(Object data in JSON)
^^^^

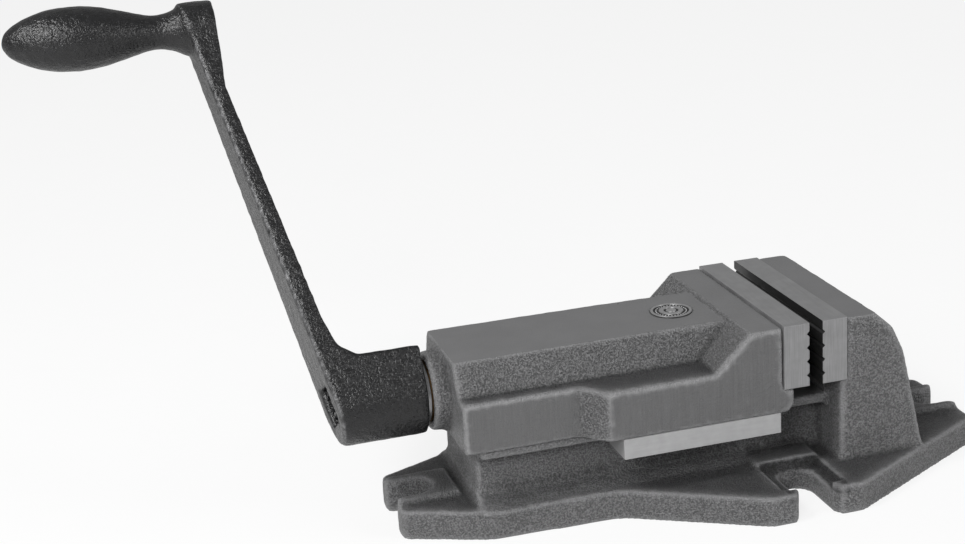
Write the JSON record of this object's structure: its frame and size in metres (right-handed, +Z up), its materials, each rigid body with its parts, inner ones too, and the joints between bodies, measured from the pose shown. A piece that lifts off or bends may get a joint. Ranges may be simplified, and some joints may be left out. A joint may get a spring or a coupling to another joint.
{
  "type": "machine vise",
  "caption": "Cast machine vise with a low slotted base, steel jaw plates, a sliding jaw on guide strips and a long crank handle on the spindle's square end.",
  "frame": {"origin": "on the underside of the base, in the mid-plane, below the fixed jaw's clamping face", "axes": "+Z up, +X from the crank towards the fixed jaw along the travel, +Y away from the pictured side"},
  "size_m": [0.4317, 0.1862, 0.2397],
  "materials": {
    "painted_casting": "rough cast, hammered grey",
    "jaw_steel": "ground, brushed",
    "strip_steel": "ground, brushed",
    "black_steel": "black oxide",
    "bronze": "machined bronze",
    "turned_steel": "turned steel",
    "badge_metal": "turned, plain",
    "black_casting": "gloss black over fine cast grain"
  },
  "bodies": {
    "base": {"base_casting": "painted_casting", "fixed_jaw_plate": "jaw_steel", "fixed_jaw_screws": "black_steel", "spindle_nut": "bronze", "nut_screws": "black_steel"},
    "moving_jaw": {"moving_jaw_casting": "painted_casting", "moving_jaw_plate": "jaw_steel", "moving_jaw_screws": "black_steel", "guide_strip_front": "strip_steel", "guide_strip_back": "strip_steel", "guide_strip_front_screws": "black_steel", "guide_strip_back_screws": "black_steel", "badge_disc": "badge_metal", "bearing_bush": "bronze"},
    "spindle": {"spindle": "turned_steel", "outer_thrust_washer": "turned_steel", "inner_thrust_washer": "bronze", "thrust_collar": "turned_steel", "collar_pin": "turned_steel"},
    "crank": {"crank": "black_casting"}
  },
  "joints": [
    {"name": "jaw_travel", "type": "slide", "parent": "base", "child": "moving_jaw", "axis": [1, 0, 0], "range_m": [-0.08851, 0.00621]},
    {"name": "spindle_spin", "type": "hinge", "parent": "moving_jaw", "child": "spindle", "pos_m": [-0.1, 0, 0.062], "axis": [1, 0, 0], "range_deg": [-6372, 446.4]},
    {"name": "crank_pull_off", "type": "slide", "parent": "spindle", "child": "crank", "axis": [-1, 0, 0], "range_m": [0, 0.032]}
  ],
  "couplings": [
    {"joint": "jaw_travel", "follows": "spindle_spin", "m_per_rad": 0.00079577}
  ]
}
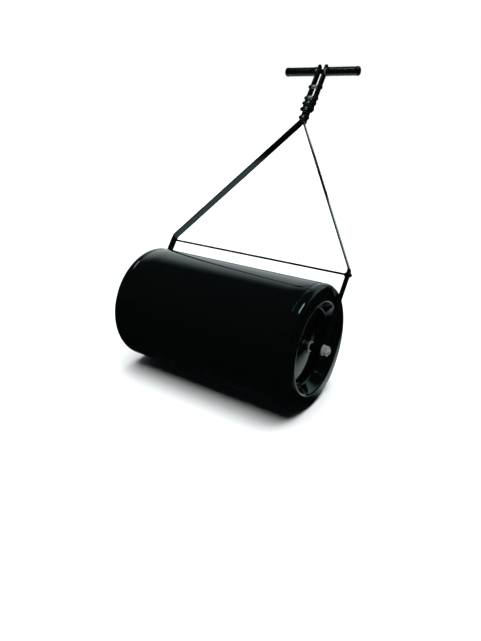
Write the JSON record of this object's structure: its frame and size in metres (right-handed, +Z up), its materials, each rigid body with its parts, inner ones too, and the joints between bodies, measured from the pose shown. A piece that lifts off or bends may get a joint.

^^^^

• [THE REQUEST]:
Reproduce the full listing word for word.

• [ANSWER BELOW]:
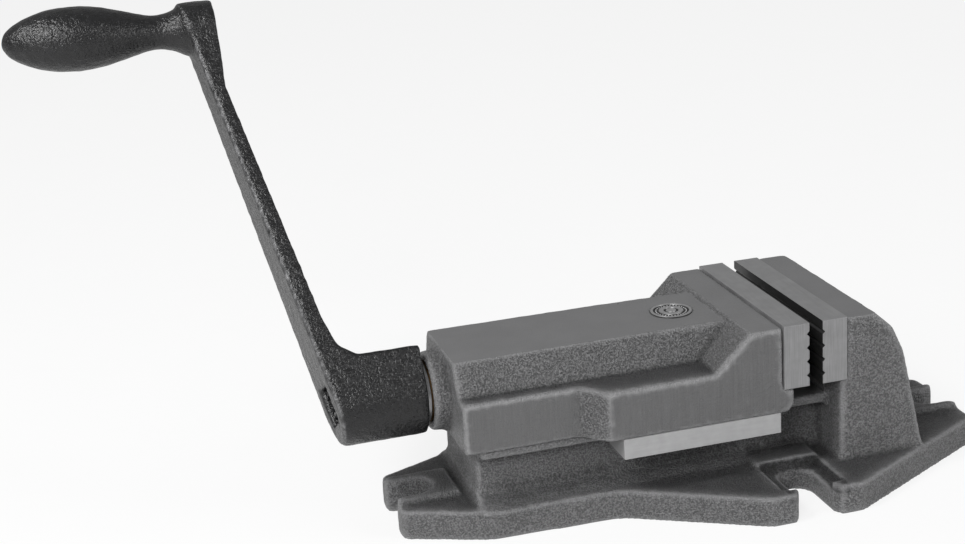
Write the JSON record of this object's structure: its frame and size in metres (right-handed, +Z up), its materials, each rigid body with its parts, inner ones too, and the joints between bodies, measured from the pose shown. A piece that lifts off or bends may get a joint. Ranges may be simplified, and some joints may be left out. A joint may get a spring or a coupling to another joint.
{
  "type": "machine vise",
  "caption": "Cast machine vise with a low slotted base, steel jaw plates, a sliding jaw on guide strips and a long crank handle on the spindle's square end.",
  "frame": {"origin": "on the underside of the base, in the mid-plane, below the fixed jaw's clamping face", "axes": "+Z up, +X from the crank towards the fixed jaw along the travel, +Y away from the pictured side"},
  "size_m": [0.4317, 0.1862, 0.2397],
  "materials": {
    "painted_casting": "rough cast, hammered grey",
    "jaw_steel": "ground, brushed",
    "strip_steel": "ground, brushed",
    "black_steel": "black oxide",
    "bronze": "machined bronze",
    "turned_steel": "turned steel",
    "badge_metal": "turned, plain",
    "black_casting": "gloss black over fine cast grain"
  },
  "bodies": {
    "base": {"base_casting": "painted_casting", "fixed_jaw_plate": "jaw_steel", "fixed_jaw_screws": "black_steel", "spindle_nut": "bronze", "nut_screws": "black_steel"},
    "moving_jaw": {"moving_jaw_casting": "painted_casting", "moving_jaw_plate": "jaw_steel", "moving_jaw_screws": "black_steel", "guide_strip_front": "strip_steel", "guide_strip_back": "strip_steel", "guide_strip_front_screws": "black_steel", "guide_strip_back_screws": "black_steel", "badge_disc": "badge_metal", "bearing_bush": "bronze"},
    "spindle": {"spindle": "turned_steel", "outer_thrust_washer": "turned_steel", "inner_thrust_washer": "bronze", "thrust_collar": "turned_steel", "collar_pin": "turned_steel"},
    "crank": {"crank": "black_casting"}
  },
  "joints": [
    {"name": "jaw_travel", "type": "slide", "parent": "base", "child": "moving_jaw", "axis": [1, 0, 0], "range_m": [-0.08851, 0.00621]},
    {"name": "spindle_spin", "type": "hinge", "parent": "moving_jaw", "child": "spindle", "pos_m": [-0.1, 0, 0.062], "axis": [1, 0, 0], "range_deg": [-6372, 446.4]},
    {"name": "crank_pull_off", "type": "slide", "parent": "spindle", "child": "crank", "axis": [-1, 0, 0], "range_m": [0, 0.032]}
  ],
  "couplings": [
    {"joint": "jaw_travel", "follows": "spindle_spin", "m_per_rad": 0.00079577}
  ]
}
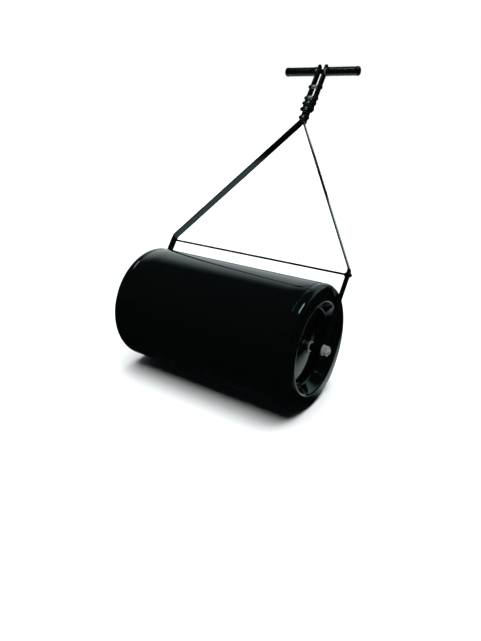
Write the JSON record of this object's structure: its frame and size in metres (right-handed, +Z up), its materials, each rigid body with its parts, inner ones too, and the joints between bodies, measured from the pose shown. A piece that lifts off or bends may get a joint.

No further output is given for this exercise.